Hospitals, surgeons, balance cancellation of elective surgeries during winter surge

Officials at CRMC in Fresno say they'll stop all non-urgent surgeries and procedures by January 1st.

Wednesday, December 30, 2020
Hospitals, surgeons, balance cancellation of elective surgeries during winter surge
Hospitals around the Central Valley are pushing the pause button on elective surgeries to keep space and staff available.

FRESNO, Calif. (KFSN) -- Hospitals around the Central Valley are pushing the pause button on elective surgeries to keep space and staff available during the worst COVID-19 surge of the pandemic.

Hospital leaders are being forced to prioritize their limited resources for patients who have already been admitted to the hospital, including those battling COVID-19.

Due to a steep rise in coronavirus admissions and quarantined staff, officials at Community Regional Medical Center in Fresno say they'll stop all non-urgent surgeries and procedures by January 1st.

In Visalia, Kaweah Delta Medical Center started limiting non-essential procedures in early December, a temporary move the hospital made once before in the spring.

"So what we do is a very regimented evaluation of the surgical schedules almost on a daily basis and we look at those cases that are a must-do," said Dan Allain, Kaweah Delta Vice President of Cardiac & Surgical Services. "So we define that as emergent and urgent, life, limb threatening."

The doctors at Orthopedic Associates in Visalia have seen their weekly caseloads dive since Kaweah Delta hit the brakes on elective surgeries.

"So it's zero elective (surgeries) over there right now," said Dr.
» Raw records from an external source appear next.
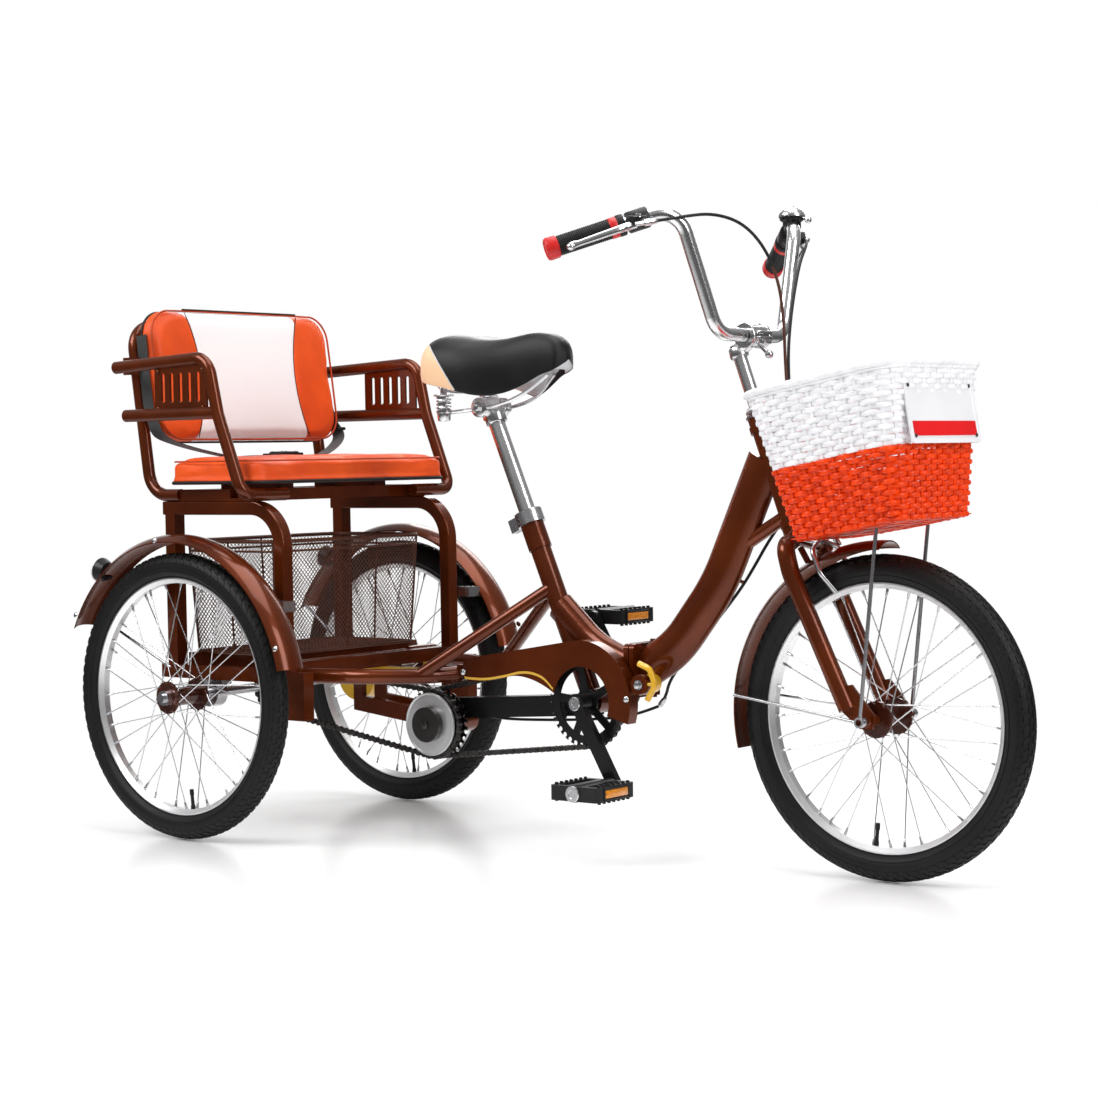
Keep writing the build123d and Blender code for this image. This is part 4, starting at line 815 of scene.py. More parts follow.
# ---------------------------------------------------------------- floor, light and camera
def floor_finish():
    """Pale floor that keeps the shadow near the object and fades to plain white further out."""
    material, tree, shader = open_material("studio_floor")
    set_inputs(shader, Roughness=0.22)
    shader.inputs["Specular IOR Level"].default_value = 0.35
    cloud = blend_node(tree, noise_on(tree, 0.7, 2), (0.93, 0.93, 0.93), (0.9, 0.9, 0.9))
    tree.links.new(cloud, shader.inputs["Base Color"])
    x, y, _ = object_axes(tree)
    flat = math_node(tree, "SQRT", math_node(tree, "MULTIPLY_ADD", x, x, math_node(tree, "MULTIPLY", y, y)))
    far = spread(tree, flat, 0.9, 2.0, 0.0, 1.0)
    path = tree.nodes.new("ShaderNodeLightPath")
    seen = math_node(tree, "MAXIMUM", path.outputs["Is Camera Ray"], path.outputs["Is Glossy Ray"])
    share = math_node(tree, "MULTIPLY", far, seen)
    glow = tree.nodes.new("ShaderNodeEmission")
    tree.links.new(
        blend_node(tree, path.outputs["Is Camera Ray"], (0.1, 0.1, 0.1), (1.0, 1.0, 1.0)), glow.inputs["Color"]
    )
    mix = tree.nodes.new("ShaderNodeMixShader")
    tree.links.new(share, mix.inputs[0])
    tree.links.new(shader.outputs[0], mix.inputs[1])
    tree.links.new(glow.outputs[0], mix.inputs[2])
    out = next(n for n in tree.nodes if n.type == "OUTPUT_MATERIAL")
    tree.links.new(mix.outputs[0], out.inputs["Surface"])
    return material


def make_floor():
    floor = added("studio_floor", bpy.ops.mesh.primitive_grid_add, x_subdivisions=24, y_subdivisions=24, size=24)
    floor.data.materials.append(floor_finish())


BACKDROP = (-0.62, 0.78, 0.0)


def background_node(tree, strength):
    node = tree.nodes.new("ShaderNodeBackground")
    node.inputs["Strength"].default_value = strength
    return node


def make_world(look):
    world = bpy.data.worlds.new("studio") if bpy.context.scene.world is None else bpy.context.scene.world
    bpy.context.scene.world = world
    world.use_nodes = True
    tree = world.node_tree
    tree.nodes.clear()
    path = tree.nodes.new("ShaderNodeLightPath")
    spot = tree.nodes.new("ShaderNodeTexCoord")
    apart = tree.nodes.new("ShaderNodeSeparateXYZ")
    tree.links.new(spot.outputs["Generated"], apart.inputs["Vector"])
    facing = tree.nodes.new("ShaderNodeVectorMath")
    facing.operation = "DOT_PRODUCT"
    facing.inputs[1].default_value = BACKDROP
    tree.links.new(spot.outputs["Generated"], facing.inputs[0])
    side = spread(tree, facing.outputs["Value"], 0.72, 0.9, 0.0, 1.0)
    lower = spread(tree, apart.outputs["Z"], 0.3, 0.55, 1.0, 0.0)
    backdrop = math_node(tree, "MULTIPLY", side, lower)
    sky = spread(tree, apart.outputs["Z"], -0.15, 0.75, 0, 1)
    soft = background_node(tree, look.fill_light)
    tree.links.new(blend_node(tree, sky, (0.45, 0.45, 0.46), (1.0, 1.0, 1.0)), soft.inputs["Color"])
    room = background_node(tree, 1.0)
    walls = blend_node(tree, sky, (0.07, 0.07, 0.07), (0.4, 0.4, 0.4))
    tree.links.new(blend_node(tree, backdrop, walls, (1.0, 1.0, 1.0)), room.inputs["Color"])
    white = background_node(tree, 1.0)
    white.inputs["Color"].default_value = (1, 1, 1, 1)
    seen = math_node(tree, "MAXIMUM", path.outputs["Is Camera Ray"], path.outputs["Is Transmission Ray"])
    mirrored = tree.nodes.new("ShaderNodeMixShader")
    tree.links.new(path.outputs["Is Glossy Ray"], mirrored.inputs[0])
    tree.links.new(soft.outputs[0], mirrored.inputs[1])
    tree.links.new(room.outputs[0], mirrored.inputs[2])
    mix = tree.nodes.new("ShaderNodeMixShader")
    out = tree.nodes.new("ShaderNodeOutputWorld")
    tree.links.new(seen, mix.inputs[0])
    tree.links.new(mirrored.outputs[0], mix.inputs[1])
    tree.links.new(white.outputs[0], mix.inputs[2])
    tree.links.new(mix.outputs[0], out.inputs["Surface"])


def make_lamp(name, place, aim, size, power):
    """Soft rectangular lamp pointing at a spot."""
    drop_selection()
    bpy.ops.object.light_add(type="AREA", location=place)
    lamp = bpy.context.object
    lamp.name = name
    lamp.data.shape = "RECTANGLE"
    lamp.data.size, lamp.data.size_y = size
    lamp.data.energy = power
    lamp.rotation_mode = "QUATERNION"
    lamp.rotation_quaternion = (Vector(place) - Vector(aim)).to_track_quat("Z", "Y")
    return lamp


def make_lamps(look):
    low, high = CAD_BOX
    middle = (Vector(low) + Vector(high)) / 2
    power = look.key_light
    make_lamp("key softbox", middle + Vector((-1.3, -2.6, 2.4)), middle, (2.4, 1.6), power)
    make_lamp("side softbox", middle + Vector((3.4, -0.4, 1.7)), middle, (1.4, 2.6), power * 0.7)
    make_lamp("top softbox", middle + Vector((0.2, 0.3, 3.0)), middle, (3.2, 2.2), power * 0.8)
    make_lamp("back softbox", middle + Vector((-1.6, 3.0, 1.8)), middle, (2.4, 1.4), power * 0.45)


def make_camera(look):
    """Long-lens camera low on the object's right front quarter."""
    yaw, pitch, roll = look.camera_yaw, look.camera_pitch, look.camera_roll
    ahead = Vector((-math.sin(yaw) * math.cos(pitch), math.cos(yaw) * math.cos(pitch), -math.sin(pitch)))
    right = ahead.cross(UP).normalized()
    up = right.cross(ahead)
    turned = math.cos(roll) * right + math.sin(roll) * up
    rise = math.cos(roll) * up - math.sin(roll) * right
    drop_selection()
    bpy.ops.object.camera_add()
    camera = bpy.context.object
    camera.name = "camera"
    place = Matrix((turned, rise, -ahead)).transposed().to_4x4()
    place.translation = Vector((REAR.x, 0, 0)) + Vector(look.camera_place)
    camera.matrix_world = place
    camera.data.sensor_width = 36.0
    camera.data.lens = look.camera_lens
    camera.data.clip_end = 60
    bpy.context.scene.camera = camera


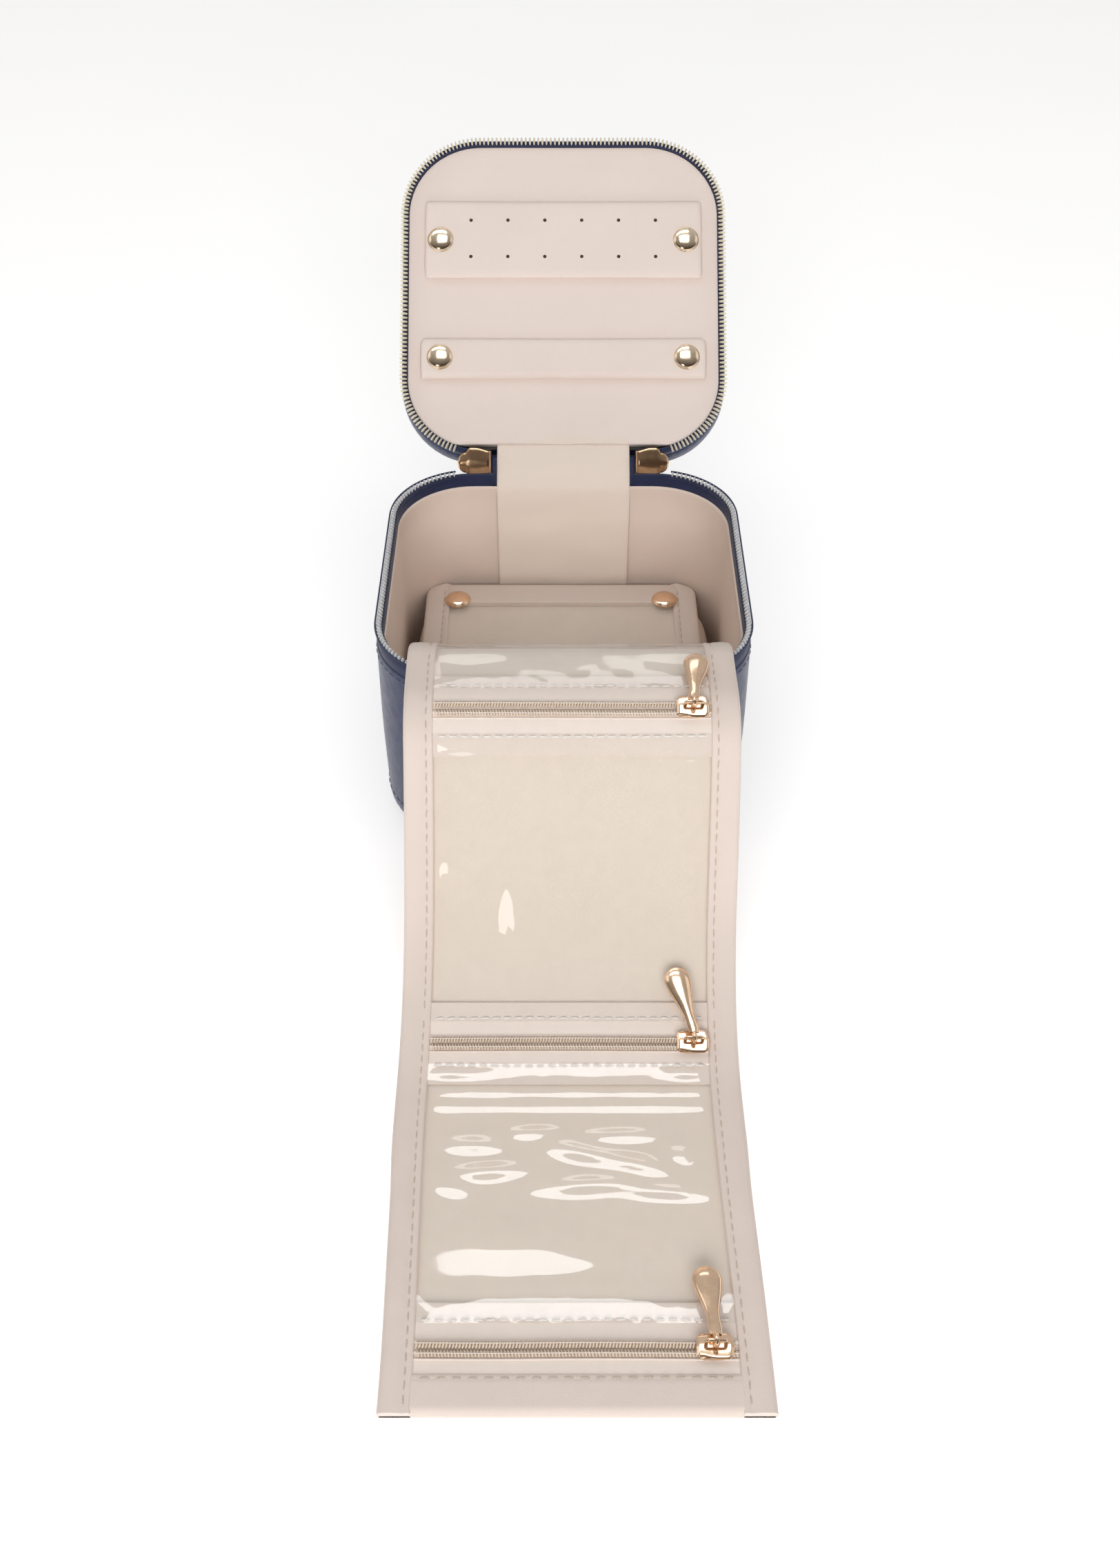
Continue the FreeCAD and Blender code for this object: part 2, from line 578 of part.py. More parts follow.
def build_snap_bar():
    """The reinforced rear edge of the roll, the two snaps in it and their posts on the cushion."""
    clear = roll_limits(ROLL_REAR_CENTRE_X, BINDING_WIDTH + 0.1)
    low = BACKING_THICK + 0.02
    add("roll_snap_bar", strip(0.0, SNAP_BAR_LENGTH, low, ROLL_THICK, clear))
    for name in ("roll_backing_a", "roll_bindings_a"):
        round_rear_corners(name, ROLL_REAR_CENTRE_X)
    caps, posts = [], []
    for x in (ROLL_REAR_CENTRE_X - ROLL_SNAP_X, ROLL_REAR_CENTRE_X + ROLL_SNAP_X):
        y, z = station(ROLL_SNAP_STATION, ROLL_THICK + 0.02)[:2]
        caps.append(snap_cap(vec(x, y, z)))
        posts.append(cylinder(POST_RADIUS, vec(x, y, CUSHION_TOP - 0.6), Z_AXIS, 0.6 + POST_HEIGHT))
        hole = cylinder(POST_RADIUS + 0.2, vec(x, y, CUSHION_TOP - 1.0), Z_AXIS, POST_HEIGHT + 1.2)
        for name in ("roll_backing_a", "roll_snap_bar", "roll_bindings_a"):
            cut_node(name, hole)
        cut_node("base_cushion", hole)
    add("roll_snap_caps", *caps)
    add("cushion_snap_posts", *posts)


def cut_node(name, tool):
    """Cuts a tool out of a node that is already kept."""
    add(name, nodes[name].cut(tool))


def export_all():
    """Writes one STEP file per node."""
    os.makedirs("parts", exist_ok=True)
    for name, shape in nodes.items():
        if not shape.isValid():
            print("not valid", name)
        shape.exportStep("parts/%s.step" % name)
    print(len(nodes), "nodes; roll length", round(ROLL_LENGTH, 2))


build_body()
build_cushion()
build_hinge()
build_lid()
build_lid_strips()
build_case_sliders()
build_roll()
export_all()
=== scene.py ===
import bmesh
import bpy
import json
import math
import numpy as np
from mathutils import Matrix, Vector, noise
from mathutils.bvhtree import BVHTree

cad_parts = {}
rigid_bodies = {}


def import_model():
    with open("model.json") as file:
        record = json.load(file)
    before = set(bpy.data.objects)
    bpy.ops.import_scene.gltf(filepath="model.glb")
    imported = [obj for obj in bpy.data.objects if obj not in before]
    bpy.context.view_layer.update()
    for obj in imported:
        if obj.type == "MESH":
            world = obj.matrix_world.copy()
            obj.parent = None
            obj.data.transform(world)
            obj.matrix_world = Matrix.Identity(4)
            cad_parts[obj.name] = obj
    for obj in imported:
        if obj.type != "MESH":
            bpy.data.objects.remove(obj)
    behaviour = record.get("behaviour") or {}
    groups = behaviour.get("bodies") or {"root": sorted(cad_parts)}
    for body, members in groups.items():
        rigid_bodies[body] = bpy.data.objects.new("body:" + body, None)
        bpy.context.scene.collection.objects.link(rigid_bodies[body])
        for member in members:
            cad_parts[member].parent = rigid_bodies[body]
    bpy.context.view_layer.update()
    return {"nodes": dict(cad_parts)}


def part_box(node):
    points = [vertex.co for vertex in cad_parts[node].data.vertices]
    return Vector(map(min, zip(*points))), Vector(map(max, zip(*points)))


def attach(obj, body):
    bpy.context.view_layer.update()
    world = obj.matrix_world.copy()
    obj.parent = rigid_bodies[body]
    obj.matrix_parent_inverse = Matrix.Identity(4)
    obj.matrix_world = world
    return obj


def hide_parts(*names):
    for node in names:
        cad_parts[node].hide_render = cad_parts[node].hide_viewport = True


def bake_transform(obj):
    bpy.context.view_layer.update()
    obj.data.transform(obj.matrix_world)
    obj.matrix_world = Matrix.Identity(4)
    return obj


# Travel jewelry case: an open zipped cube with a roll of clear zip pockets that hangs out over its
# front rim.
# Sizes are in millimetres until make_object() turns a mesh into Blender's metres.
# Axes: +X right, +Y back towards the hinge, +Z up, origin at the centre of the base.

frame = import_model()
MM = 0.001
rng = np.random.default_rng(11)


# ---- driving sizes, as the CAD has them ----
def node_box(name):
    """The lowest and highest corner of a CAD node in millimetres."""
    low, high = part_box(name)
    return np.array(low) / MM, np.array(high) / MM


RIM_HALF = node_box("body_zip_coil")[1][:2]
RIM_TOP = node_box("body_zip_coil")[1][2]
RIM_RADIUS = 27.0
SHELL_TOP = node_box("body_outer_shell")[1][2]
LINER_TOP = node_box("body_liner")[1][2]
CUSHION_TOP = node_box("base_cushion")[1][2]
LID_ANGLE = math.radians(41.1)
LID_STANDOFF = 5.0
LID_HALF = (55.6, 56.2)
LID_DEPTH = 17.0
LID_SHELL_TOP = -6.4
LID_PANEL_TOP = -3.5
LID_LINER_START = 4.0
HINGE = (58.7, 71.1)
STRAP_WIDTH = 45.0
HINGE_CLOTH_HALF = 24.6
CASE_SLIDER_HALF = 5.6
STRIP_FLOOR = LID_PANEL_TOP + 0.12
LID_SNAP_X = 42.2
EARRING_ROWS, EARRING_COLUMNS, EARRING_PITCH = (69.8, 82.8), 6, 12.7
ROLL_START = (node_box("roll_backing_a")[1][1], node_box("roll_backing_a")[0][2])
ROLL_END_Y = node_box("roll_backing_d")[0][1]
ROLL_HALF = 47.3
ZIPS = (63.3, 159.4, 255.5, 345.8)
FOLD_C, FOLD_D = 169.5, 265.7
BINDING = 8.5
FACE = 2.6
ROLL_SNAP_AT, ROLL_SNAP_X = 11.2, 36.0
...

Seth Criner, an orthopedic surgeon with Orthopedic Associates. "Except for my example of the guy who needed his hip replaced and he doesn't qualify for the surgery center but he needs it done and shouldn't wait four weeks to do it."

But Criner, who also performs procedures at the Sequoia Surgery Center, says he has been able to shift some of his previously-scheduled hospital cases to that facility.

The difference is that those patients must be able to go home the same day as their operation.

"That's exactly what all of us at Orthopedic Associates and I'm sure the other orthopedic guys in town have done is: You sit down and you look at your list of patients that need surgery and you start figuring out anyone who was scheduled for the hospital that you can move over to the surgery center," Criner said.

Criner is hopeful that staff vaccinations will help stabilize Kaweah Delta's workforce to a level where they can take on elective surgeries--which he says have always been safe to do during the pandemic.

Hospital officials say patients shouldn't have to wait too much longer.

"So in combination of coming off of the surge and having some immunity starting to develop in the community, I'm hopeful that first part or middle of February, that we're going to be able to start looking at opening up surgeries again," Allain said.